### Given records
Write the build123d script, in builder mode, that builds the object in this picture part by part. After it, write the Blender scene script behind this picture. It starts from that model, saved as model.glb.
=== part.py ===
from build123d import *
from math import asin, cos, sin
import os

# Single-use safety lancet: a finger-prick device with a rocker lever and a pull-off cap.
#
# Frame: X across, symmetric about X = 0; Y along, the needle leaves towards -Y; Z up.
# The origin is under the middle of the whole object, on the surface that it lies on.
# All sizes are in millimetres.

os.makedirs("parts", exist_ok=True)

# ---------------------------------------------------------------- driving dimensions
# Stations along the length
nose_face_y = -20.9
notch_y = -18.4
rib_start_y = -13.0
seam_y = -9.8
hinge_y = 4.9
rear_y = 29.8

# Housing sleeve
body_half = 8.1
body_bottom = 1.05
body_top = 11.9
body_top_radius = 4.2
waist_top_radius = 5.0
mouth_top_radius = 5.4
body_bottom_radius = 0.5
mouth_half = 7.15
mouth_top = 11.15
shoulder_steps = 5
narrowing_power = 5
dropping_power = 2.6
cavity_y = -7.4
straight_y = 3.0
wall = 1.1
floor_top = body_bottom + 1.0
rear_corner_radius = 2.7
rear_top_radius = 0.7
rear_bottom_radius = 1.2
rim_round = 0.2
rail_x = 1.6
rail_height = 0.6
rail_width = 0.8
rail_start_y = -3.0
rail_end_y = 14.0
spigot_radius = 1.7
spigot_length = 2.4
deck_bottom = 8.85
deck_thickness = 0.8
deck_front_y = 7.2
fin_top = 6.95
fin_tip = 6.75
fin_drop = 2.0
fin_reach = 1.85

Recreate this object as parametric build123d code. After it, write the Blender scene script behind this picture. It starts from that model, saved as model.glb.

### The request
Output the full listing exactly as it stands.

### Result of the task
Write the build123d script, in builder mode, that builds the object in this picture part by part. After it, write the Blender scene script behind this picture. It starts from that model, saved as model.glb.
=== part.py ===
from build123d import *
from math import asin, cos, sin
import os

# Single-use safety lancet: a finger-prick device with a rocker lever and a pull-off cap.
#
# Frame: X across, symmetric about X = 0; Y along, the needle leaves towards -Y; Z up.
# The origin is under the middle of the whole object, on the surface that it lies on.
# All sizes are in millimetres.

os.makedirs("parts", exist_ok=True)

# ---------------------------------------------------------------- driving dimensions
# Stations along the length
nose_face_y = -20.9
notch_y = -18.4
rib_start_y = -13.0
seam_y = -9.8
hinge_y = 4.9
rear_y = 29.8

# Housing sleeve
body_half = 8.1
body_bottom = 1.05
body_top = 11.9
body_top_radius = 4.2
waist_top_radius = 5.0
mouth_top_radius = 5.4
body_bottom_radius = 0.5
mouth_half = 7.15
mouth_top = 11.15
shoulder_steps = 5
narrowing_power = 5
dropping_power = 2.6
cavity_y = -7.4
straight_y = 3.0
wall = 1.1
floor_top = body_bottom + 1.0
rear_corner_radius = 2.7
rear_top_radius = 0.7
rear_bottom_radius = 1.2
rim_round = 0.2
rail_x = 1.6
rail_height = 0.6
rail_width = 0.8
rail_start_y = -3.0
rail_end_y = 14.0
spigot_radius = 1.7
spigot_length = 2.4
deck_bottom = 8.85
deck_thickness = 0.8
deck_front_y = 7.2
fin_top = 6.95
fin_tip = 6.75
fin_drop = 2.0
fin_reach = 1.85

Recreate this object as parametric build123d code. After it, write the Blender scene script behind this picture. It starts from that model, saved as model.glb.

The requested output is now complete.